PROBLEM DESCRIPTION: Read through the data and report every line in which the word "scene" occurs.
__________________________________________________
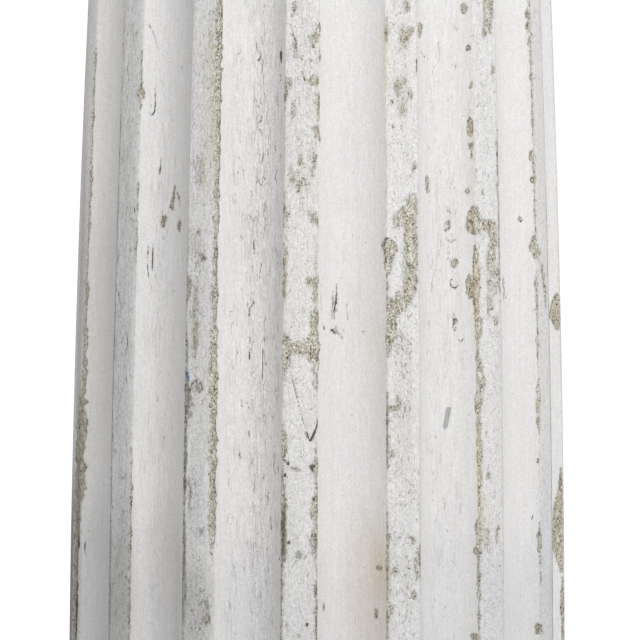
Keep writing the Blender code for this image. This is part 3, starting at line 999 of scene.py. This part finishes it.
paintFinish = {
    "paint": rgb(0.822, 0.812, 0.806),
    "undercoat": rgb(0.66, 0.61, 0.51),
    "speck": rgb(0.22, 0.21, 0.19),
    "crack": rgb(0.085, 0.075, 0.06),
    "timber": [(0.37, (0.10, 0.085, 0.06)), (0.44, (0.39, 0.35, 0.27)), (0.49, (0.58, 0.54, 0.445)),
               (0.54, (0.71, 0.675, 0.58)), (0.60, (0.95, 0.93, 0.875))],
    "flake": rgb(0.90, 0.86, 0.79),
    # arris: dark colour of the arris lines and smears, painted shade and dirt
    "arris": rgb(0.17, 0.155, 0.125),
    "mark": rgb(0.43, 0.425, 0.425),
    "ragged": 3.2,                     # how far noise breaks up a paint edge
    "raggedFine": 3.4,
    "paintThick": 0.55,                # mm, for the bump at a paint edge
    "crust": 0.62,                     # mm of relief in crusted paint, from the noise's least to its most
    "plate": 0.26,                     # mm that the thicker layers of paint stand up
    "grain": 1.0,                      # mm of relief in bare timber
    "roughPaint": 0.6,
    "roughTimber": 0.92,
    "noises": {                        # lumps to the metre across and up, detail, seed
        "fine": ((1150, 900), 2, 2.0),
        "crumb": ((520, 380), 3, 5.0),
        "fleck": ((700, 480), 2, 7.0),
        "streak": ((520, 14), 3, 9.0),
        "fineStreak": ((1400, 70), 2, 14.0),
        "mottle": ((60, 22), 4, 21.0),
        "crust": ((620, 330), 4, 25.0),
        "chip": ((500, 330), 3, 95.0),
        "speck": ((430, 260), 3, 33.0),
        "dot": ((880, 700), 1, 40.0),
        "vein": ((300, 62), 1, 51.0),
        "veinGate": ((240, 75), 1, 57.0),
        "curl": ((190, 70), 2, 60.0),
        "hair": ((760, 26), 1, 81.0),
        "hairGate": ((170, 34), 1, 85.0),
        "plateShadeGate": ((260, 170), 1, 99.0),
        "grain": ((1050, 700), 5, 64.0),
        "coarseGrain": ((300, 170), 2, 68.0),
    },
}


def makePaint():
    look = paintFinish
    material, wire = startFinish("wornOffWhitePaint")
    place = wire.node("ShaderNodeTexCoord", None, None, out="Object")

    def measuredAt(name, out="Fac"):
        return wire.node("ShaderNodeAttribute", {"attribute_name": name}, None, out=out)

    def noise(name):
        return noiseOf(wire, place, *look["noises"][name])

    # Where the paint is gone: placed wear with a ragged edge, and grains of timber where it is worn thin
    fine = noise("fine")
    crumb = noise("crumb")
    crusty = measuredAt("crusty")
    ragged = ((crumb - 0.5) * look["ragged"] + (fine - 0.5) * look["raggedFine"]) * (0.25 + crusty * 0.75)
    worn = measuredAt("bare")
    bare = (worn * 0.55).bigger(measuredAt("gritty") * 2.0 - 2.1) + ragged
    fleck = noise("fleck")
    leftOver = fleck.rise(0.57, 0.62) * (1 - worn.rise(1.8, 4.0) * 0.75)
    lost = bare.rise(-0.05, 0.16) * (1 - leftOver)

    # Paint: streaks from the brush, faint mottling, crusts
    crazed = measuredAt("crazed")
    streak = noise("streak")
    fineStreak = noise("fineStreak")
    mottle = noise("mottle")
    chip = noise("chip")
    plate = chip.rise(0.505, 0.53)                      # thicker layers of paint with sharp edges
    shade = 0.99 + crusty * 0.05 + (streak - 0.5) * 0.13 + (mottle - 0.5) * 0.06
    shade = shade + (fineStreak - 0.5) * (crazed * 0.26 + 0.20)
    shade = shade + (fine - 0.5) * (crusty * 0.42 + 0.28) + (crumb - 0.5) * (crusty * 0.28 + 0.10)
    grey = wire.node("ShaderNodeCombineColor", None, {"Red": shade, "Green": shade, "Blue": shade})
    colour = blendOf(wire, 1.0, look["paint"], grey, "MULTIPLY")

    grime = measuredAt("grime")
    specks = (noise("speck") + grime * 0.15).rise(0.70, 0.78)
    dots = (noise("dot") + crusty * 0.055 + grime * 0.05).rise(0.765, 0.80)
    specks = specks.bigger(dots)
    colour = blendOf(wire, specks * 0.5 + grime * mottle.rise(0.45, 0.62) * 0.10, colour, look["speck"])

    # Fine cracks that run up the paint, and painted shadow along the edges of the paint's thicker layers
    crazing = 1 - (noise("vein") - 0.5).size().rise(0.003, 0.018)
    crazing = crazing * (noise("veinGate") + crazed * 0.14).rise(0.66, 0.73)
    hair = 1 - (noise("hair") - 0.5).size().rise(0.002, 0.026)
    hair = hair * noise("hairGate").rise(0.52, 0.64) * 0.45
    crazing = crazing.bigger(hair) * crazed.rise(0.0, 0.6)
    plateEdgeShade = 1 - (chip - 0.517).size().rise(0.002, 0.020)  # painted shadow along the thicker layers' edges, here and there
    plateEdgeShade = plateEdgeShade * noise("plateShadeGate").rise(0.59, 0.66) * crusty.rise(0.3, 1.0)
    line = (measuredAt("crack") + (fine - 0.5) * 1.0 + (crumb - 0.5) * 0.8).rise(-0.26, 0.14)
    cracksAndEdgeShade = line.bigger(crazing * 0.68).bigger(plateEdgeShade * 0.58)
    marked = (measuredAt("mark") + (crumb - 0.5) * 0.5).rise(-0.1, 0.25)
    colour = blendOf(wire, marked * 0.9, colour, look["mark"])

    # Undercoat shows along the arrises and round the bare timber
    atArris = 1 - (measuredAt("fromArris") + (crumb - 0.5) * 3.2 + (mottle - 0.5) * 2.0).rise(0.1, 1.0)
    thin = (bare.rise(-0.5, -0.05) * 0.5).bigger(atArris * 0.5)
    colour = blendOf(wire, thin, colour, look["undercoat"])
    # painted shade along the turned-away fillet edges, with dirt from the smears and on C's left edge
    dirtAndArrisShade = (measuredAt("edge") + (crumb - 0.5) * 2.8 + (fine - 0.5) * 2.8).rise(-0.5, 1.3)
    dirtAndArrisShade = dirtAndArrisShade * (0.55 + fleck.rise(0.38, 0.60) * 0.5)
    colour = blendOf(wire, dirtAndArrisShade * 0.72, colour, look["arris"])
    colour = blendOf(wire, cracksAndEdgeShade * 0.96, colour, look["crack"])

    grain = noise("grain")
    timber = wire.node("ShaderNodeValToRGB", {"stops": look["timber"]},
                       {"Fac": grain * 0.70 + noise("coarseGrain") * 0.30})
    inFlute = 1 - crusty.rise(0.3, 0.9)
    timber = blendOf(wire, inFlute * 0.9, timber, blendOf(wire, 1.0, timber, look["flake"], "MULTIPLY"))
    # painted shadow: a dark outline round the paint's edge where bare timber shows in the flutes
    rim = bare.rise(-0.05, 0.05) * (1 - bare.rise(0.08, 0.34))
    timber = blendOf(wire, rim * inFlute * 0.75, timber, look["crack"])
    colour = blendOf(wire, lost, colour, timber)
    colour = blendOf(wire, lost * dirtAndArrisShade * 0.5, colour, look["arris"])
    colour = blendOf(wire, lost * line * 0.85, colour, look["crack"])
    colour = blendOf(wire, 1.0, colour, measuredAt("tint", "Vector"), "MULTIPLY")

    roughness = look["roughPaint"] + lost * (look["roughTimber"] - look["roughPaint"])
    roughness = roughness + (mottle - 0.5) * 0.1
    painted = ((noise("crust") - 0.5) * crusty * look["crust"] + plate * crusty * look["plate"]
               + (streak - 0.5) * 0.22 + (fineStreak - 0.5) * (crazed * 0.35 + 0.18)
               + (mottle - 0.5) * 0.6 + (noise("curl") - 0.5) * crazed * 1.6
               + (fine - 0.5) * (crusty * 0.26 + 0.14) - cracksAndEdgeShade * 0.4 - specks * 0.12)
    height = (1 - lost) * (painted + look["paintThick"]) + lost * (grain - 0.5) * look["grain"]
    normal = wire.node("ShaderNodeBump", None, {"Strength": 1.0, "Distance": 0.001, "Height": height})
    finishSurface(wire, colour, roughness, normal)
    return material


sawnFinish = {
    "heartAside": (0.021, -0.013),        # the pith isn't in the middle of the shaft
    "ringWidth": 6.5,                     # mm
    "early": rgb(0.56, 0.47, 0.35),
    "late": rgb(0.43, 0.34, 0.23),
    "weathered": rgb(0.50, 0.47, 0.41),
    "check": rgb(0.07, 0.055, 0.04),
    "checks": 9,                          # cracks that run out from the pith
    "checkDeep": 0.8,                     # mm
    "sawMarks": 620,                      # radians to the metre
    "sawDeep": 0.02,
}


def makeSawnTimber():
    look = sawnFinish
    material, wire = startFinish("sawnTimberEnd")
    place = wire.node("ShaderNodeTexCoord", None, None, out="Object")
    aside = wire.node("ShaderNodeMapping", None,
                      {"Vector": place, "Location": (-look["heartAside"][0], -look["heartAside"][1], 0)})
    wobble = noiseOf(wire, place, (11, 11), 2, 3.0)
    fine = noiseOf(wire, place, (900, 900), 2, 8.0)
    flat = wire.node("ShaderNodeVectorMath", {"operation": "MULTIPLY"}, {0: aside, 1: (1, 1, 0)})
    far = wire.node("ShaderNodeVectorMath", {"operation": "LENGTH"}, {0: flat}, out="Value")
    rings = (far + (wobble - 0.5) * 0.016) * (1000 / look["ringWidth"])
    within = wire.maths("FRACT", rings)
    late = within.rise(0.35, 0.75) * (1 - within.rise(0.78, 1.0))
    colour = blendOf(wire, late * 0.75, look["early"], look["late"])
    weather = noiseOf(wire, place, (26, 26), 3, 12.0)
    colour = blendOf(wire, weather.rise(0.35, 0.7) * 0.6, colour, look["weathered"])
    alongX = wire.node("ShaderNodeSeparateXYZ", None, {0: flat}, out="X")
    alongY = wire.node("ShaderNodeSeparateXYZ", None, {0: flat}, out="Y")
    bearing = wire.maths("ARCTAN2", alongY, alongX) + (wobble - 0.5) * 1.1
    ray = wire.maths("FRACT", bearing * (look["checks"] / math.tau))
    length = noiseOf(wire, place, (5, 5), 0, 30.0)
    check = 1 - ((ray - 0.5).size() * far).rise(0.0001, 0.00045)
    check = check * far.rise(0.008, 0.03) * (1 - (far + (length - 0.5) * 0.62).rise(0.085, 0.10))
    colour = blendOf(wire, check * 0.9, colour, look["check"])
    saw = noiseOf(wire, place, (12, 12), 1, 44.0)
    across = wire.node("ShaderNodeSeparateXYZ", None, {0: place}, out="X")
    marks = wire.maths("SINE", across * look["sawMarks"] + saw * 14)
    height = marks * look["sawDeep"] + (fine - 0.5) * 0.25 + late * 0.05 - check * look["checkDeep"]
    normal = wire.node("ShaderNodeBump", None, {"Strength": 1.0, "Distance": 0.001, "Height": height})
    finishSurface(wire, colour, 0.86 + (weather - 0.5) * 0.1, normal)
    return material


paintedShaft.data.materials.append(makePaint())
paintedShaft.data.materials.append(makeSawnTimber())
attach(paintedShaft, "root")
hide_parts("shaft")
print("shaft finished")


# A pale floor, soft light from the right of the camera, and a white surround

studio = {
    "floorRadius": 0.55,
    "floorDrop": 0.0005,                  # below the shaft's underside, so that the two don't flicker
    "floor": rgb(0.76, 0.76, 0.755),
    "surround": (0.73, 0.35),             # brightness of the surround, from below and from above
    "key": (20, 1.5, 2.0, 1.2, 21.6),     # degrees round to the right, height, distance, size, power
    "side": (80, 0.2, 2.0, 1.2, 3.4),
    "back": (180, 1.55, 2.6, 1.6, 14),
}


def makeFloor():
    bm = bmesh.new()
    bmesh.ops.create_circle(bm, cap_ends=True, segments=128, radius=studio["floorRadius"])
    mesh = bpy.data.meshes.new("paleFloor")
    bm.to_mesh(mesh)
    bm.free()
    material, wire = startFinish("paleFloor")
    surface = wire.node("ShaderNodeBsdfPrincipled", None,
                        {"Base Color": studio["floor"], "Roughness": 0.8})
    wire.node("ShaderNodeOutputMaterial", None, {"Surface": surface})
    mesh.materials.append(material)
    floor = bpy.data.objects.new("paleFloor", mesh)
    floor.location.z = -studio["floorDrop"]
    bpy.context.scene.collection.objects.link(floor)


def makeLight(name):
    around, height, distance, size, power = studio[name]
    lamp = bpy.data.lights.new(name, "AREA")
    lamp.shape = "SQUARE"
    lamp.size, lamp.energy = size, power
    light = bpy.data.objects.new(name, lamp)
    turn = math.radians(around)
    light.location = (distance * math.sin(turn), -distance * math.cos(turn), height)
    aim = Vector((0, 0, shaftForm["length"] / 2)) - light.location
    light.rotation_euler = aim.to_track_quat("-Z", "Y").to_euler()
    bpy.context.scene.collection.objects.link(light)


def makeSurround():
    world = bpy.data.worlds.new("whiteSurround")
    world.use_nodes = True
    world.node_tree.nodes.clear()
    wire = Wire(world.node_tree)
    seen = wire.node("ShaderNodeLightPath", None, None, out="Is Camera Ray")
    way = wire.node("ShaderNodeTexCoord", None, None, out="Generated")
    upward = wire.node("ShaderNodeSeparateXYZ", None, {0: way}, out="Z")
    below, above = studio["surround"]
    lit = below + upward.rise(-0.5, 0.6) * (above - below)
    strength = lit + seen * (1.05 - lit)
    shine = wire.node("ShaderNodeBackground", None, {"Color": rgb(1, 1, 1), "Strength": strength})
    wire.node("ShaderNodeOutputWorld", None, {"Surface": shine})
    bpy.context.scene.world = world


makeFloor()
for lightName in ("key", "side", "back"):
    makeLight(lightName)
makeSurround()
bpy.context.scene.view_settings.view_transform = "Standard"
print("studio lit")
__________________________________________________
OUTPUT BELOW:
Keep writing the Blender code for this image. This is part 3, starting at line 999 of scene.py. This part finishes it.
    bpy.context.scene.collection.objects.link(floor)
    bpy.context.scene.collection.objects.link(light)
    bpy.context.scene.world = world
bpy.context.scene.view_settings.view_transform = "Standard"